Your goal: Below this line is the material. Write out only its lines from the one containing "make_front_cover()" through the one containing "cad_parts[obj.name] = obj", both kept, exactly.
[Start of Source material]
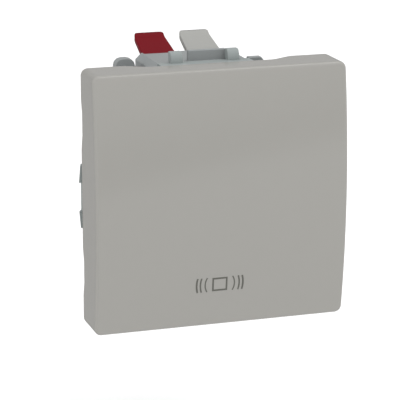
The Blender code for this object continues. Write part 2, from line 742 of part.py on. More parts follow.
def make_terminals():
    """Four push-in terminals, each a lever, a blade, a spring and a contact bar."""
    for word, place, sign, finish in TERMINALS:
        make_release_lever(f"release_lever_{word}", place, sign, finish)
        make_clamp_blade(f"clamp_blade_{word}", place, sign)
        make_clamp_spring(f"clamp_spring_{word}", place, sign)
        make_contact_bar(f"contact_bar_{word}", place, sign)


# ---------------------------------------------------------------- antenna board
def spiral_outline():
    """Front view of the antenna's square spiral, as one band that never meets itself."""
    outer, inner = [], []
    for turn in range(COIL_TURNS):
        for corner, (x_sign, z_sign) in enumerate(((1, -1), (1, 1), (-1, 1), (-1, -1))):
            reach = COIL_HALF - COIL_PITCH * turn
            drop = COIL_PITCH if corner == 3 else 0.0
            outer.append((x_sign * reach, z_sign * reach + drop))
            inner.append((x_sign * (reach - COIL_WIDTH), z_sign * (reach - COIL_WIDTH) + drop))
    return outer + list(reversed(inner))


def make_antenna_board():
    """The board behind the cover's face, its antenna, its reader chip and its light."""
    half = ANTENNA_HALF
    front, rear = ANTENNA_BOARD_DEPTH
    board = round_corners(box((-half, front, -half), (half, rear, half)), "y", ANTENNA_CORNER)
    build("antenna_board", board, "board_laminate")
    build("antenna_coil", prism(spiral_outline(), "y", *COIL_DEPTH), "copper")
    size = READER_CHIP_HALF
    face = rear + GAP
    chip = box((-size, face, READER_CHIP_Z - size), (size, face + CHIP_THICK, READER_CHIP_Z + size))
    build("reader_chip", chip, "chip_plastic")
    build(
        "status_led",
        box(
            (LED_X - LED_SIZE[0] / 2, LED_DEPTH[0], LED_Z - LED_SIZE[1] / 2),
            (LED_X + LED_SIZE[0] / 2, LED_DEPTH[1], LED_Z + LED_SIZE[1] / 2),
        ),
        "clear_plastic",
    )


def make_board_header():
    """The row of pins that joins the antenna board to the power board."""
    front = ANTENNA_BOARD_DEPTH[1] + GAP
    block = box((-HEADER_HALF_X, front, HEADER_Z[0]), (HEADER_HALF_X, HEADER_BLOCK_REAR, HEADER_Z[1]))
    middle = sum(HEADER_Z) / 2
    pins = []
    for index in range(HEADER_PINS):
        x = (index - (HEADER_PINS - 1) / 2) * HEADER_PIN_PITCH
        pins.append(
            box(
                (x - HEADER_PIN_HALF, HEADER_BLOCK_REAR - SINK, middle - HEADER_PIN_HALF),
                (x + HEADER_PIN_HALF, POWER_BOARD_DEPTH[0] - GAP, middle + HEADER_PIN_HALF),
            )
        )
    build("board_header", block, "black_plastic", add=pins)


# ---------------------------------------------------------------- power board
def make_power_board():
    """The board behind the carrier, with the supply parts and the control chip."""
    half_x, half_z = POWER_BOARD_HALF
    front, rear = POWER_BOARD_DEPTH
    board = box((-half_x, front, -half_z), (half_x, rear, half_z))
    board = round_corners(board, "y", POWER_BOARD_CORNER)
    build("power_board", board, "board_laminate")
    build(
        "control_chip",
        box(
            (CONTROL_CHIP_X[0], front - GAP - CHIP_THICK, CONTROL_CHIP_Z[0]),
            (CONTROL_CHIP_X[1], front - GAP, CONTROL_CHIP_Z[1]),
        ),
        "chip_plastic",
    )
    film = round_corners(box(FILM_CAP_LO, FILM_CAP_HI), "y", FILM_CAP_CORNER)
    build("supply_capacitor", film, "yellow_plastic")
    can = rod("y", CAN_CENTRE, CAN_RADIUS, PARTS_FRONT, CAN_REAR)
    build("smoothing_capacitor", can, "black_plastic")
    build("input_fuse", rod("y", FUSE_CENTRE, FUSE_RADIUS, PARTS_FRONT, FUSE_REAR), "black_plastic")
    build("surge_varistor", rod("x", VARISTOR_CENTRE, VARISTOR_RADIUS, *VARISTOR_X), "blue_plastic")


def make_transformer():
    """A small supply transformer: a three-legged core with a winding on its middle leg."""
    low, high = CORE_LO, CORE_HI
    window = (low[1] + CORE_YOKE, high[1] - CORE_YOKE)
    middle = (low[0] + high[0]) / 2
    legs = (low[0] + CORE_LEG, middle - CORE_MIDDLE_LEG / 2)
    windows = []
    for left, right in (legs, (middle + CORE_MIDDLE_LEG / 2, high[0] - CORE_LEG)):
        windows.append(box((left, window[0], low[2] - PAST), (right, window[1], high[2] + PAST)))
    build("transformer_core", box(low, high), "ferrite", cut=windows)
    winding = box(
        (legs[0] + GAP, window[0] + GAP, low[2] - WINDING_WALL_Z),
        (high[0] - CORE_LEG - GAP, window[1] - GAP, high[2] + WINDING_WALL_Z),
    )
    hole = box(
        (legs[1] - GAP, window[0] - PAST, low[2] - GAP),
        (middle + CORE_MIDDLE_LEG / 2 + GAP, window[1] + PAST, high[2] + GAP),
    )
    build("transformer_winding", round_corners(winding, "y", WINDING_CORNER), "copper", cut=[hole])


# ---------------------------------------------------------------- relay
def make_relay():
    """The relay that switches the load: base, case, coil, yoke, armature and contacts."""
    left, right = RELAY_X
    half = RELAY_HALF_Z
    build("relay_base", box((left, PARTS_FRONT, -half), (right, RELAY_BASE_REAR, half)), "black_plastic")
    wall = RELAY_CASE_WALL
    front = RELAY_BASE_REAR + GAP
    hollow = box(
        (left + wall, front - PAST, -half + wall),
        (right - wall, RELAY_CASE_REAR - wall, half - wall),
    )
    case = box((left, front, -half), (right, RELAY_CASE_REAR, half))
    build("relay_case", case, "blue_plastic", cut=[hollow])

    centre = (RELAY_MID_X, COIL_CENTRE_Z)
    wire = rod("y", centre, COIL_WIRE_RADIUS, COIL_START, COIL_END)
    flanges = [
        rod("y", centre, COIL_FLANGE_RADIUS, COIL_START - SKIM, COIL_START + COIL_FLANGE),
        rod("y", centre, COIL_FLANGE_RADIUS, COIL_END - COIL_FLANGE, COIL_END + SKIM),
        rod("y", centre, COIL_CORE_RADIUS, COIL_END - SINK, COIL_CORE_END),
    ]
    build("relay_coil", wire, "copper", add=flanges)
    build(
        "relay_yoke",
        box(
            (RELAY_MID_X - YOKE_HALF_X, COIL_START, YOKE_Z[0]),
            (RELAY_MID_X + YOKE_HALF_X, YOKE_END, YOKE_Z[1]),
        ),
        "spring_steel",
    )

    pivot = (RELAY_MID_X, ARMATURE_PIVOT[0], ARMATURE_PIVOT[1])
    build(
        "relay_armature",
        box(
            (RELAY_MID_X - YOKE_HALF_X, ARMATURE_DEPTH[0], ARMATURE_Z[0]),
            (RELAY_MID_X + YOKE_HALF_X, ARMATURE_DEPTH[1], ARMATURE_Z[1]),
        ),
        "spring_steel",
        origin=pivot,
    )
    crown = ARMATURE_DEPTH[1] + GAP
    blade = [
        (CONTACT_BLADE_FRONT, CONTACT_BLADE_Z), (CONTACT_BLADE_FRONT, CONTACT_BLADE_Z + CONTACT_BLADE),
        (crown + CONTACT_BLADE, CONTACT_BLADE_Z + CONTACT_BLADE),
        (crown + CONTACT_BLADE, CONTACT_BLADE_END), (crown, CONTACT_BLADE_END),
        (crown, CONTACT_BLADE_Z),
    ]
    button_at = (RELAY_MID_X, CONTACT_BUTTON_DEPTH)
    face = CONTACT_BLADE_Z + CONTACT_BLADE
    build(
        "relay_moving_contact",
        prism(blade, "x", RELAY_MID_X - CONTACT_HALF_X, RELAY_MID_X + CONTACT_HALF_X),
        "copper",
        add=[rod("z", button_at, CONTACT_BUTTON_RADIUS, face - SKIM, face + CONTACT_BUTTON)],
        origin=pivot,
    )
    post = box(
        (RELAY_MID_X - CONTACT_HALF_X, RELAY_BASE_REAR + GAP, FIXED_CONTACT_Z[0]),
        (RELAY_MID_X + CONTACT_HALF_X, FIXED_CONTACT_REAR, FIXED_CONTACT_Z[1]),
    )
    button = rod(
        "z", button_at, CONTACT_BUTTON_RADIUS, FIXED_CONTACT_Z[0] - FIXED_BUTTON,
        FIXED_CONTACT_Z[0] + SKIM,
    )
    build("relay_fixed_contact", post, "copper", add=[button])


def main():
    """Build every sub-part."""
    remove_everything()
    make_front_cover()
    make_carrier()
    make_rear_housing()
    make_terminals()
    make_antenna_board()
    make_board_header()
    make_power_board()
    make_transformer()
    make_relay()


main()
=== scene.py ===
"""Looks of the contactless card reader insert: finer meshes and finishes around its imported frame.

Every length below is in millimetres in the part's own frame, with X to the right, Y back into the
wall and Z up, and becomes metres when a piece's mesh is made.
"""
import json
import logging
import math
from collections.abc import Callable, Iterable, Sequence
from dataclasses import dataclass, field
from enum import Enum

import bmesh
import bpy
from mathutils import Matrix, Vector
from mathutils.geometry import intersect_point_line

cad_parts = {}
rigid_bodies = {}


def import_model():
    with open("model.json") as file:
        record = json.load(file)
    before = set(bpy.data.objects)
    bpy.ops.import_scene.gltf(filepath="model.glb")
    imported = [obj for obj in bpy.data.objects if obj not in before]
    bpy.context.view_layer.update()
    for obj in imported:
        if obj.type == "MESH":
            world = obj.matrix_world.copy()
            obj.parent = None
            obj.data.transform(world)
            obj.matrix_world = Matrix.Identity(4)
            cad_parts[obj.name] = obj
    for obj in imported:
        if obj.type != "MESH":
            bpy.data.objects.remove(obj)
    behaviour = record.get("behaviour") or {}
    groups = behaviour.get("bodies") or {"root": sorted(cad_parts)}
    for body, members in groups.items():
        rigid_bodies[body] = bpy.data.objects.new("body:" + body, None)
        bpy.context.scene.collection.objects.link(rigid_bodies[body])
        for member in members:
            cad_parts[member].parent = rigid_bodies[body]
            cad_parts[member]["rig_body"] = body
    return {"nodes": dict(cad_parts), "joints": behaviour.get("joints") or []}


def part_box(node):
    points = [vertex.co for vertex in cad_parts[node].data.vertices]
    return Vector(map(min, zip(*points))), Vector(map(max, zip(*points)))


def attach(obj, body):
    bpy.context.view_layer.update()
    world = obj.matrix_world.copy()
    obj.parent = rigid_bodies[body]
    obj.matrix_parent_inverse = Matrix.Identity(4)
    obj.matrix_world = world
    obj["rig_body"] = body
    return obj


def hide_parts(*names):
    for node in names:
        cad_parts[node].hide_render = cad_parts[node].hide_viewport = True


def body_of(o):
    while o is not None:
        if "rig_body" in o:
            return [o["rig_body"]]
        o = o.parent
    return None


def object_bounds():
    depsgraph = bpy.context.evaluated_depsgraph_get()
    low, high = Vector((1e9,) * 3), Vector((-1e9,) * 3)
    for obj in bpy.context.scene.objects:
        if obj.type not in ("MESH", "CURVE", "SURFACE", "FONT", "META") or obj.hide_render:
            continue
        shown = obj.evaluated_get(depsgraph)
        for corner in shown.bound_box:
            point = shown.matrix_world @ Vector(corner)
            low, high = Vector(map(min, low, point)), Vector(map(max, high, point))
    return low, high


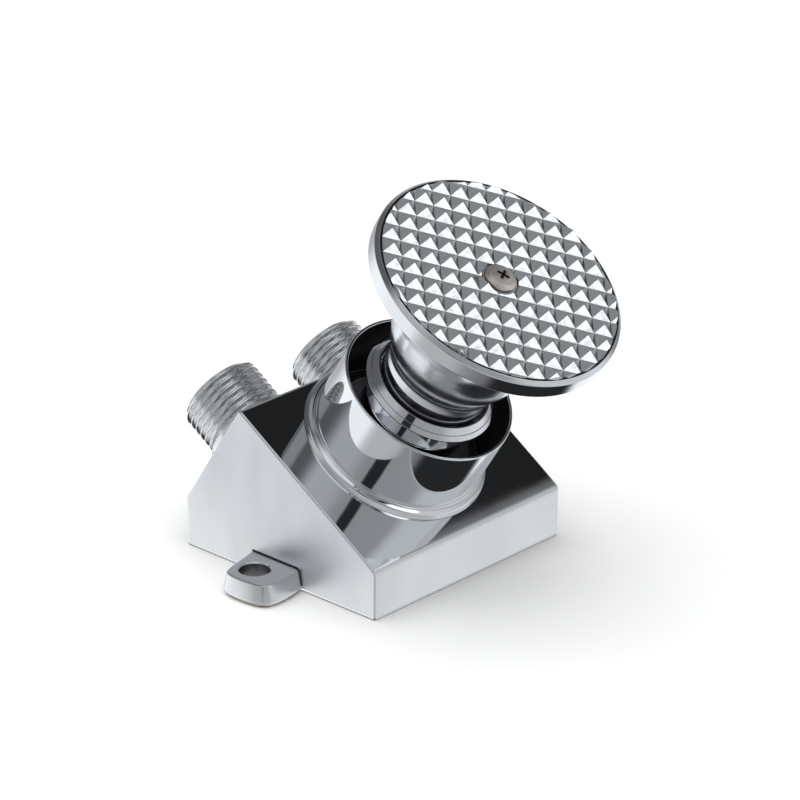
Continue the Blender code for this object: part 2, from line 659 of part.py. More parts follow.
[End of Source material]
Complete response:
    make_front_cover()
    make_carrier()
    make_rear_housing()
    make_terminals()
    make_antenna_board()
    make_board_header()
    make_power_board()
    make_transformer()
    make_relay()


main()
=== scene.py ===
"""Looks of the contactless card reader insert: finer meshes and finishes around its imported frame.

Every length below is in millimetres in the part's own frame, with X to the right, Y back into the
wall and Z up, and becomes metres when a piece's mesh is made.
"""
import json
import logging
import math
from collections.abc import Callable, Iterable, Sequence
from dataclasses import dataclass, field
from enum import Enum

import bmesh
import bpy
from mathutils import Matrix, Vector
from mathutils.geometry import intersect_point_line

cad_parts = {}
rigid_bodies = {}


def import_model():
    with open("model.json") as file:
        record = json.load(file)
    before = set(bpy.data.objects)
    bpy.ops.import_scene.gltf(filepath="model.glb")
    imported = [obj for obj in bpy.data.objects if obj not in before]
    bpy.context.view_layer.update()
    for obj in imported:
        if obj.type == "MESH":
            world = obj.matrix_world.copy()
            obj.parent = None
            obj.data.transform(world)
            obj.matrix_world = Matrix.Identity(4)
            cad_parts[obj.name] = obj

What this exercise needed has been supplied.